Incredibly, by the mere force of his words, Paine succeeded. If he had picked up a gun and taken some shots at some British soldiers, he may have taken one or two out before he was subdued. But by picking up his pen, he did something incalculably more effective: he roused an entire nation into open rebellion against the largest and most fearsome military and economic power on the planet.
Obviously, we do not live in not the world of 1776. But it is worth reflecting on the story of Common Sense because embedded within it is the answer to the question: What is the most powerful weapon ever invented?
Have you figured it out yet? Story is the most powerful weapon. Narrative. Ideas presented in such a way as to provoke certain thoughts or actions.
With a gun you can kill a man. With a bomb you can kill a family. With a nuke you can level a city. But with a story you can control the world.

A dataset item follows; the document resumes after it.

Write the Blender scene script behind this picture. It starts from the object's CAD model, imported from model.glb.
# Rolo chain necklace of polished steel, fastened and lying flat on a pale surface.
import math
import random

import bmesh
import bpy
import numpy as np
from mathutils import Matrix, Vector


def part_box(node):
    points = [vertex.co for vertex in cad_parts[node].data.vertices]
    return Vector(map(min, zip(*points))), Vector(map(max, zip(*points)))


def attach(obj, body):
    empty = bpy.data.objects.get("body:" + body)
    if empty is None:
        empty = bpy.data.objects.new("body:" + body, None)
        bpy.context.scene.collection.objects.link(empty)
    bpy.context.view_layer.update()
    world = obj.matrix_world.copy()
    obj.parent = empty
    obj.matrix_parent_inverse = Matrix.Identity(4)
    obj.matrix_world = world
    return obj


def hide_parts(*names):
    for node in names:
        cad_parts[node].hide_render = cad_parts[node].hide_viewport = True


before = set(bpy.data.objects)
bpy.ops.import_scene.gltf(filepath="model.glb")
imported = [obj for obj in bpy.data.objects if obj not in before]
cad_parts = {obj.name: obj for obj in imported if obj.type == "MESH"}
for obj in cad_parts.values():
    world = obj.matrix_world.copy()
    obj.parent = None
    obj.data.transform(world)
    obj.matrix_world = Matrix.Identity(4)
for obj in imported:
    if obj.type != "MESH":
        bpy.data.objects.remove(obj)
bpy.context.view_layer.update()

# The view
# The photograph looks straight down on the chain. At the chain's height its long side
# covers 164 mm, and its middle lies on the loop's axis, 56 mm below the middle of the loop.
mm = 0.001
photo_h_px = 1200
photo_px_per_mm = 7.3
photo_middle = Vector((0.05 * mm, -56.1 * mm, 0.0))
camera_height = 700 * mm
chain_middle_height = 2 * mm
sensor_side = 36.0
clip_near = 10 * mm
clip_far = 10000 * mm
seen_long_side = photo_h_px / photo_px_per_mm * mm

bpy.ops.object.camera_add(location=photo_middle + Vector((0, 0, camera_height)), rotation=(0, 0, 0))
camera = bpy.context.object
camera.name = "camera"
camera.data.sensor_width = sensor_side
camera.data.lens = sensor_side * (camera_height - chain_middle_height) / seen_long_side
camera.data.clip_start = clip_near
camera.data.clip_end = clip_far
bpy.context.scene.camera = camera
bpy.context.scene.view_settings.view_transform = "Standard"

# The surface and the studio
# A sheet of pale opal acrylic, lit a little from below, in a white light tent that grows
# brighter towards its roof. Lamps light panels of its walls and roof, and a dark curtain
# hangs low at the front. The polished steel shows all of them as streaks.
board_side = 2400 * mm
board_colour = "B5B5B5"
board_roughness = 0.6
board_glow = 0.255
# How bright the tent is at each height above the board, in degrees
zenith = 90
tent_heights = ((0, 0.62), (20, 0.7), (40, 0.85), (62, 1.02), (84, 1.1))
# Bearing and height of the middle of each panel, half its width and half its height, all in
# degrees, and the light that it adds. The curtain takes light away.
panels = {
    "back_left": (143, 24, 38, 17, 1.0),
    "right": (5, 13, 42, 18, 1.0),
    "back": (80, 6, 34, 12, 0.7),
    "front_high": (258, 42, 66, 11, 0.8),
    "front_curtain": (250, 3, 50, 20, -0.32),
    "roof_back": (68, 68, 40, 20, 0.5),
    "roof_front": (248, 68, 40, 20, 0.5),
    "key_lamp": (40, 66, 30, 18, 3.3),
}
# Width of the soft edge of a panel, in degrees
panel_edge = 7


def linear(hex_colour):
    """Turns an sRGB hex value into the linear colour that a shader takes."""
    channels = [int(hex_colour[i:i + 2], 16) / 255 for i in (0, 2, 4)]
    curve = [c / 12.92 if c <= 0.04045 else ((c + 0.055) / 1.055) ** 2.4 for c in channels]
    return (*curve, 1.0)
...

This is how billions of people around the world have been locked up as prisoners in their own homes this past year. Not because there is an inexhaustible supply of police thugs standing on every street corner ready to shoot anyone who steps outside of their home, but because a narrative has been constructed such that the vast majority want to stay home. Give a society the right narrative and they will gladly lock themselves inside their own prison and hand over the key.”